Editorial. — We Can Be No Longer Neutral


We Can Be No Longer Neutral

Ever since the outbreak of war, many students have tended to regard the University as an institution where the search for pure learning, free from all partisan bias, has continued unaffected by the immense social changes at work outside. We have been in fact a neutral.

This session opens in a new phase of the war. The alignment of the democratic nations in one solid anti-fascist bloc removes all doubt as to the progressive nature of our war aims; removes all fears that the war may be "switched" and become a war to aid the fascist aggressors. The entry of Japan makes action urgent on the part of everyone.

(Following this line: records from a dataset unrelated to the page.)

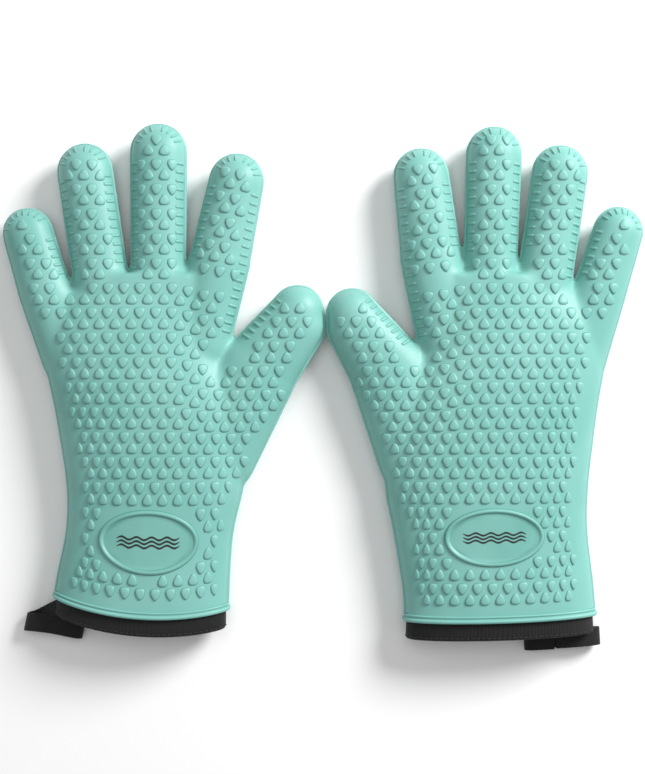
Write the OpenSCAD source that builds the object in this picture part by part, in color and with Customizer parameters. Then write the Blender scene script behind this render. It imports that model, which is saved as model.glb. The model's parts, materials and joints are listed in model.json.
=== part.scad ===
// Pair of heat resistant cooking gloves, laid side by side on a table with the palms up.
// Each glove is a moulded silicone shell over a quilted cotton liner, with a taped hem
// and a hanging loop.  The fingers bend at the knuckle and the loops swing on their tacks.
// X runs across the pair, Y towards the fingertips, Z up from the table.

/* [Silicone shell] */
// Wall of the moulded silicone
shell_wall = 2; // [1.6:0.2:2.4]
// Height of the parting line above the table
mid_z = 14; // [13.5:0.5:14.5]
// How far the bead round the cuff stands proud of the shell
bead_out = 1.4; // [0.8:0.2:2]
// Height of the bead along the glove
bead_h = 4.4; // [3:0.2:6]

/* [Liner] */
// Thickness of the quilted cotton liner
liner_wall = 3; // [2:0.5:3.5]
// Width of the black tape that binds the liner's hem
binding_w = 11.5; // [9:0.5:14]
// Thickness of that tape
binding_t = 1; // [0.8:0.1:1.2]

/* [Badge] */
// Length of the oval badge
badge_len = 62; // [50:1:70]
// Height of the oval badge
badge_h = 36; // [28:1:40]
// How far the badge's rim stands above the shell
badge_out = 1; // [0.6:0.2:1.6]

/* [Hanging loop] */
// Width of the loop's tape
loop_w = 11.5; // [10:0.5:13]
// Thickness of the loop's tape
loop_t = 1.6; // [1.2:0.2:1.8]
// Depth of the loop from strand to strand
loop_d = 9.6; // [9:0.2:10.4]

/* [Movement] */
// Furthest that a finger bends
bend_max = 60; // [45:5:70]
// Running gap between a finger and the palm at rest
knuckle_gap = 0.5; // [0.4:0.1:1]

/* [Hidden] */
$fn = 14;
FAR = 400;              // longer than the pair in any direction
TALL = 60;              // higher than either glove
REACH = 120;            // longer than any finger
GAP = 0.15;             // between pieces that lie against each other
edge_r = 14.6;          // half thickness at the rounded edges; the table flattens the underside
knuckle_z = mid_z;      // height of the finger hinges
liner_in = shell_wall + GAP;
hand_in = liner_in + liner_wall;
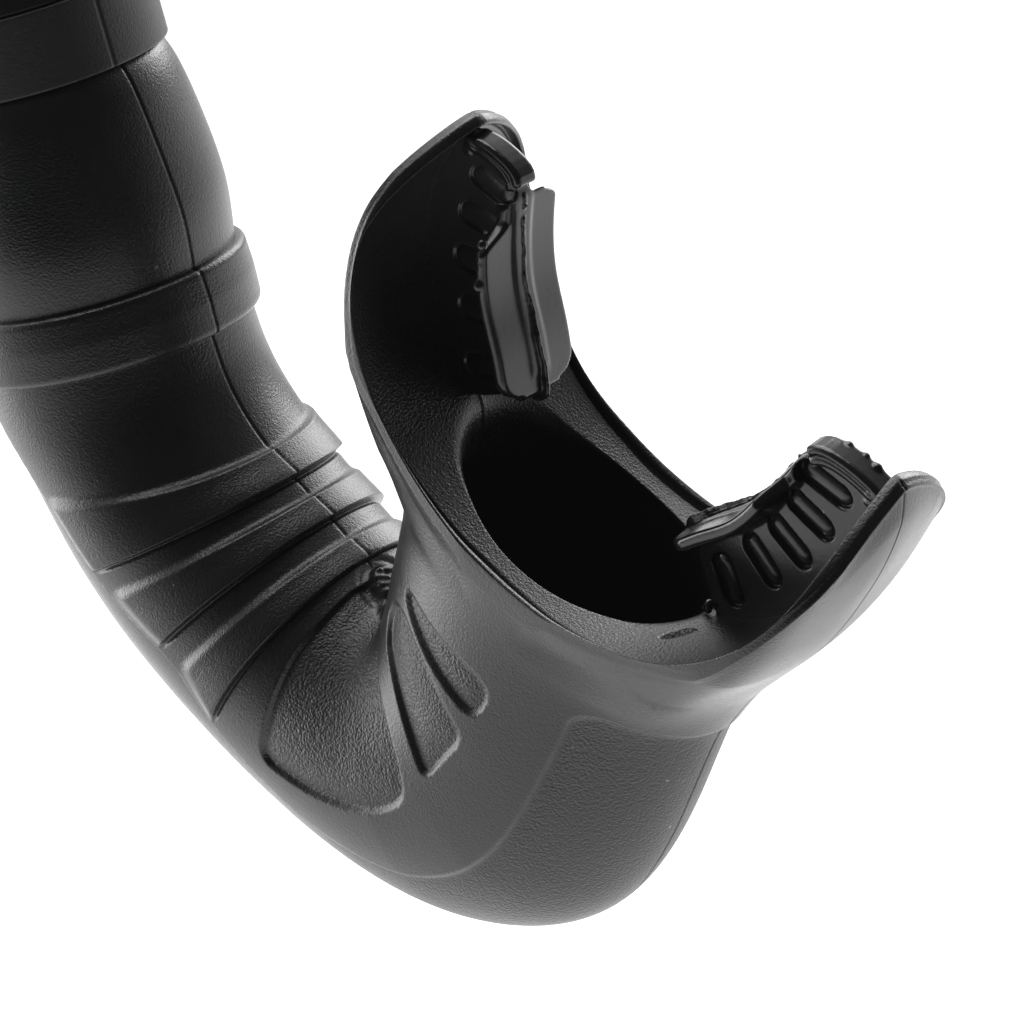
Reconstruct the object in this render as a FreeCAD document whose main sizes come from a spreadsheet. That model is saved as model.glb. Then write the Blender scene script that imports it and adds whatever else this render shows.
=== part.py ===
import FreeCAD, Part
import Sketcher
import math
import os

# A J-type snorkel: a rigid barrel with its collar, the soft moulding pushed over the barrel's lower end, a soft
# guard on its top, and the keeper that holds it to a mask's strap.
#
# The origin is on the barrel's axis, where the collar meets the soft moulding. +Z runs up the barrel, +X points
# from the barrel to the mouthpiece, and Y = 0 is the soft moulding's plane of symmetry. Sizes are in millimetres.
#
# The mouth has a frame of its own in the plane Y = 0: "along" runs across the mouth, from the barrel's side
# outwards, and "out" runs out of the mouthpiece, towards the throat of whoever wears it.

Vector = FreeCAD.Vector
doc = FreeCAD.newDocument("snorkel")
sheet = doc.addObject("Spreadsheet::Sheet", "Sheet")

SIZES = [
    ("barrel_od", 25.0, "outside of the breathing tube"),
    ("barrel_bore", 20.5, "inside of the breathing tube"),
    ("barrel_top", 300.0, "height of the barrel's open end"),
    ("foot_od", 28.2, "thick foot of the barrel, above the collar"),
    ("foot_height", 13.0, "height of the thick foot"),
    ("foot_taper", 8.0, "height of the cone from the foot to the tube"),
    ("spigot_length", 20.0, "length of the barrel inside the soft cuff"),
    ("bead_od", 27.0, "snap bead on the spigot"),
    ("bead_depth", 15.5, "depth of the bead's upper edge below the collar"),
    ("bead_height", 2.4, "height of the snap bead"),
    ("collar_od", 28.9, "outside of the collar"),
    ("collar_height", 8.6, "height of the collar"),
    ("glue_gap", 0.05, "gap between bonded pieces"),
    ("running_gap", 0.08, "radial gap between turning or sliding pieces"),
    ("end_gap", 0.15, "gap between the ends of turning pieces"),
    ("cuff_top_od", 28.0, "cuff just below the collar"),
    ("cuff_shoulder_od", 30.2, "cuff below its rounded shoulder"),
    ("shoulder_depth", 4.7, "depth of the shoulder"),
    ("bulge_od", 32.0, "widest part of the cuff, over the bead"),
    ("waist_od", 30.2, "cuff below the bulge, and the soft tube"),
    ("ring_od", 32.5, "raised ring of the cuff"),
    ("ring_top", 23.8, "depth of the ring's upper edge"),
    ("ring_bottom", 30.5, "depth of the ring's lower edge"),
    ("cuff_depth", 31.5, "depth where the bellows begins"),
    ("soft_wall", 2.6, "wall of the soft moulding"),
    ("mouth_reach", 66.45, "reach of the mouth frame's centre from the barrel's axis"),
    ("mouth_depth", 48.98, "depth of the mouth frame's centre"),
    ("mouth_angle", 42.5, "angle from the barrel's axis to the mouth's axis, in degrees"),
    ("neck_end", 12.0, "distance of the neck's end below the mouth frame's centre"),
    ("neck_half", 21.6, "half length of the neck's oval"),
    ("neck_shift", 1.8, "shift of the neck's oval away from the barrel"),
    ("neck_half_depth", 14.2, "half depth of the neck's oval"),
    ("shield_half", 30.4, "half length of the mouth shield"),
    ("shield_half_depth", 14.0, "half depth of the mouth shield"),
    ("lobe_start", 10.0, "where the shield's lobes begin to narrow"),
    ("lobe_end", 29.4, "where the shield's lobes end"),
    ("opening_half", 15.1, "half length of the mouth opening"),
    ("opening_half_depth", 10.3, "half depth of the mouth opening"),
    ("bite_plate", 2.8, "thickness of the bite plate"),
    ("bite_wall", 1.8, "thickness of the wall behind the teeth"),
    ("bite_wall_height", 11.2, "height of the wall behind the teeth"),
    ("slot_width", 2.0, "width of the grip slots"),
    ("slot_length", 5.6, "length of the grip slots"),
    ("slot_depth", 0.7, "depth of the grip slots"),
    ("guard_od", 27.8, "outside of the tip guard"),
    ("guard_height", 36.0, "length of the tip guard below the barrel's end"),
    ("guard_lip", 2.5, "height of the guard's lip above the barrel's end"),
    ("guard_mouth", 22.0, "opening in the guard's lip"),
    ("keeper_z", 112.0, "middle of the stored keeper"),
    ("sleeve_height", 20.0, "height of the keeper's soft sleeve"),
    ("sleeve_od", 29.4, "sleeve under the ring"),
    ("flange_od", 32.4, "end flanges of the sleeve"),
    ("flange_height", 2.5, "height of each flange"),
    ("keeper_ring_wall", 2.4, "wall of the keeper's ring"),
    ("boss_reach", 22.0, "distance of the boss's face from the barrel's axis"),
    ("boss_width", 12.0, "width and height of the boss"),
    ("pin_diameter", 4.0, "shank of the keeper's pin"),
    ("pin_seat", 4.5, "length of the pin inside the boss"),
    ("pin_head", 8.0, "head of the keeper's pin"),
    ("pin_head_height", 1.6, "height of the pin's head"),
    ("clip_width", 38.0, "clip, across the barrel"),
    ("clip_height", 28.0, "clip, along the barrel"),
    ("clip_thickness", 2.6, "thickness of the clip"),
    ("clip_corner", 6.0, "radius of the clip's corners"),
    ("strap_slot_width", 5.6, "width of each strap slot"),
    ("strap_slot_length", 21.0, "length of each strap slot"),
    ("strap_slot_offset", 11.4, "distance of each strap slot's middle from the pin"),
]
for row, (alias, value, note) in enumerate(SIZES, start=1):
    sheet.set(f"A{row}", note)
    sheet.set(f"B{row}", str(value))
    sheet.setAlias(f"B{row}", alias)
doc.recompute()
size = {alias: float(sheet.get(alias)) for alias, _, _ in SIZES}
subparts = []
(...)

Students in the War-Effort.

The University must become a vital part of the nation's war-effort. Already many students are away fighting; some have given their lives. Others are helping in Home Guard and E.P.S. These students are part of the University, putting into practice those concepts of freedom and right that they have acquired here. Our studies are no less part of the struggle. We may learn science to make the war-machine more effective technically; we may study arts to give the lead in social questions, to press for army education, for the better organisation of soldiers and civilians in the struggle. At the same time, those cultural values which are a vital part of the civilisation we are defending must be maintained.

"Salients" Policy.

"Salient," as the reflection and mould of student thought, will take the lead in this aspect of University life. Other years editors have been bound by the diversity of opinion at the College—have had no standard which they could call College opinion. We are fortunate this year in suffering no such disadvantage. The manifesto adopted by the Students' Association last year provides us with a clear guide in this matter.

University and Life.

New students, by taking as active a part as possible in University life, will find that in so doing they are taking an active part in national life, and will come closer into contact with the people. This should be a chief end of University education.